Шиллер следующим образом описывал свою эволюцию от Шекспира:
В очень ранней юности, познакомившись впервые с [Шекспиром], я
был возмущен его холодностью и бесчувственностью, которая позволяла
ему в подъеме пафоса шутить, душу раздирающие эпизоды в "Гамлете",
"Короле Лире", "Макбете" и т. д. прерывать выступлениями шута, и
которая то сдерживала его там, где мое чувство стремительно рвалось
вперед, то немилосердно дергала там, где сердцу так хотелось
помедлить. Приученный знакомством с новыми поэтами прежде всего в
произведении искать поэта, встречаться с- его сердцем, совместно с ним
мудрствовать над его предметом, короче, созерцать объект в субъекте, я
не выносил того, что здесь поэт был совершенно неуловим и нигде не
хотел ответствовать предо мною. В течение многих лет был он предметом
моего глубокого почитания и изучения, прежде чем я научился любить
его как личность. Я был еще не способен понимать природу
непосредственно.
Гете обращался к Шекспиру дважды: в 1771-м, в период "Бури и натиска", и 42 года спустя, незадолго до смерти. Любопытно, что в этом без малого полувековом промежутке он почти не упоминал о нем.
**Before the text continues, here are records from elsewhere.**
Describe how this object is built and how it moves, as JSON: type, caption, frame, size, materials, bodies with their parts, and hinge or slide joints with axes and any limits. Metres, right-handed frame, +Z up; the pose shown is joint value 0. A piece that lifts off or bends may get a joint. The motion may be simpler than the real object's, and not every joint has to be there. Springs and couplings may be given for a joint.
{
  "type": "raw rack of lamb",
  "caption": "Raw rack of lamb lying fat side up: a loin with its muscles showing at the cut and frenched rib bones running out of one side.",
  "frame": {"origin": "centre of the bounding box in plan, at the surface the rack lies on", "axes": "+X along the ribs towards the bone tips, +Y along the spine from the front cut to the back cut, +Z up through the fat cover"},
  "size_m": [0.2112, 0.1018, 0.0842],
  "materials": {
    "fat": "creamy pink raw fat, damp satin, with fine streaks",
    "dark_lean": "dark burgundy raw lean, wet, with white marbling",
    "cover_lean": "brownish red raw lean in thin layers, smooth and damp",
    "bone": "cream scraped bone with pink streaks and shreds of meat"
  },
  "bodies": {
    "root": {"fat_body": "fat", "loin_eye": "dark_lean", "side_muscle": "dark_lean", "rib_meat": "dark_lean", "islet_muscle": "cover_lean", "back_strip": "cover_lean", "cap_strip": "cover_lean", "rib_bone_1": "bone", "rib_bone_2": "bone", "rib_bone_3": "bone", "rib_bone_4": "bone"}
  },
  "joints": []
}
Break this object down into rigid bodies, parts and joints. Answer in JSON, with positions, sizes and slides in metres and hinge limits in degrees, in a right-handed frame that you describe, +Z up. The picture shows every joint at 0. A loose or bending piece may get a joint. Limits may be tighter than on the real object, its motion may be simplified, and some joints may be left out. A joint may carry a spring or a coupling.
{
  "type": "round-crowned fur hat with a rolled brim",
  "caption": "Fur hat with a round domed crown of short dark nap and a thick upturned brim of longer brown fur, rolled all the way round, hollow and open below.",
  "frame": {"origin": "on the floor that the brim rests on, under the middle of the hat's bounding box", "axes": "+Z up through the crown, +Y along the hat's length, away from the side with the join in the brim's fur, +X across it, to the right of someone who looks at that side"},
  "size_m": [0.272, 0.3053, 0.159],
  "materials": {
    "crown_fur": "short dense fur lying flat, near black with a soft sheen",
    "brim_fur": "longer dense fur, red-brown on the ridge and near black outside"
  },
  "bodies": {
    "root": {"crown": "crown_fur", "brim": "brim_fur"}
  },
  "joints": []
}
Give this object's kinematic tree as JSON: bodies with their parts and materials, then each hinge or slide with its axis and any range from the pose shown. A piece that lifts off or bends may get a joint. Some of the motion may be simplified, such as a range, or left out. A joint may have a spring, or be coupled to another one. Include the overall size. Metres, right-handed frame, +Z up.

Веймарский Олимпиец ставил Шекспира - поэта выше драматурга, более того, считал его театр - вторичным: принадлежа "истории поэзии", он "в истории театра участвует только случайно". Он слишком велик для того, чтобы шекспировскую вселенную вместить в размеры сценической площадки. Lesedrama драма для чтения, а не для сцены.
Если мы считаем Шекспира одним из величайших поэтов, мы тем самым
признаем, что мало кто познал мир так, как он его познал, мало кто из
высказавших свое внутреннее видение сумел в большей степени возвысить
читателя до осознания мира. Мир становится для нас совершенно
прозрачным, мы внезапно оказываемся поверенными добродетели и порока,
величия, мелочности, благородства, низости - и все это благодаря
простейшим средствам.
Шекспир, пишет Гете, опирается не на внешнее правдоподобие и достоверность, он взывает к нашему внутреннему чувству; а оно оживляет мир образов в нашем воображении.
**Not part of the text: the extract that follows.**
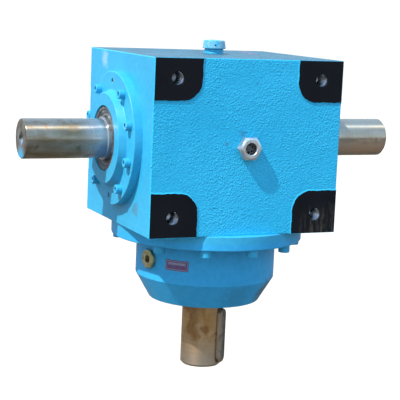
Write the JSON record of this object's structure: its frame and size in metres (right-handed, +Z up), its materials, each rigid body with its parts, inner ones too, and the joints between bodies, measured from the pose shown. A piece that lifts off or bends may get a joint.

Так возникает совершенное воздействие, в котором мы не умеем
отдавать себе отчета, ибо здесь-то и кроется начало иллюзии, будто бы
все происходит на наших глазах, но если точнее разобраться в
произведениях Шекспира, то окажется, что в них одушевленное слово
преобладает над чувственным действием.
Шекспир воздействует живым словом, а оно лучше всего передается в
чтении; слушатель не отвлекается удачным или неудачным изображением.
Нет наслаждения более возвышенного и чистого, чем, закрыв глаза,
слушать, как естественный и верный голос не декламирует, а читает
Шекспира. Так лучше всего следить за суровыми нитями, из которых он
ткет события.
Правда, мы создаем себе по очертаниям характеров известные
образы, но о сокровенном мы все же можем узнать лишь из
последовательности речей; и здесь, как кажется, все действующие лица
точно сговорились не оставлять нас в неизвестности или в сомнениях. В
этом заговоре участвуют герои и простые ратники, господа и рабы,
короли и вестники; и в этом смысле второстепенные фигуры подчас
проявляют себя даже деятельнее, чем основные персонажи. Все, что веет
в воздухе, когда свершаются великие мировые события, все, что в
страшные минуты таится в людских сердцах, все, что боязливо замыкается
и прячется в душе, - здесь выходит на свет свободно и непринужденно;
мы узнаем правду жизни, и сами не знаем, каким образом.
Гете видел в Шекспире родственную душу пантеиста, свободно отдавшегося своему apercu. Шекспир, писал он, верил в благость природы, правду и саму жизнь: "Природа! Природа! Что может быть больше природой, чем люди Шекспира". Родственность двух гениев проявлялась и в гетевском определении мыслителя как пророка, "возвысившего нас до осознания мира", проникшего в суть жизни, проявившего незримое: у Шекспира "мировая история, как бы по невидимой нити времени, шествует перед нашими глазами". "Шекспир приобщается к мировому духу, от обоих ничего не скрыто".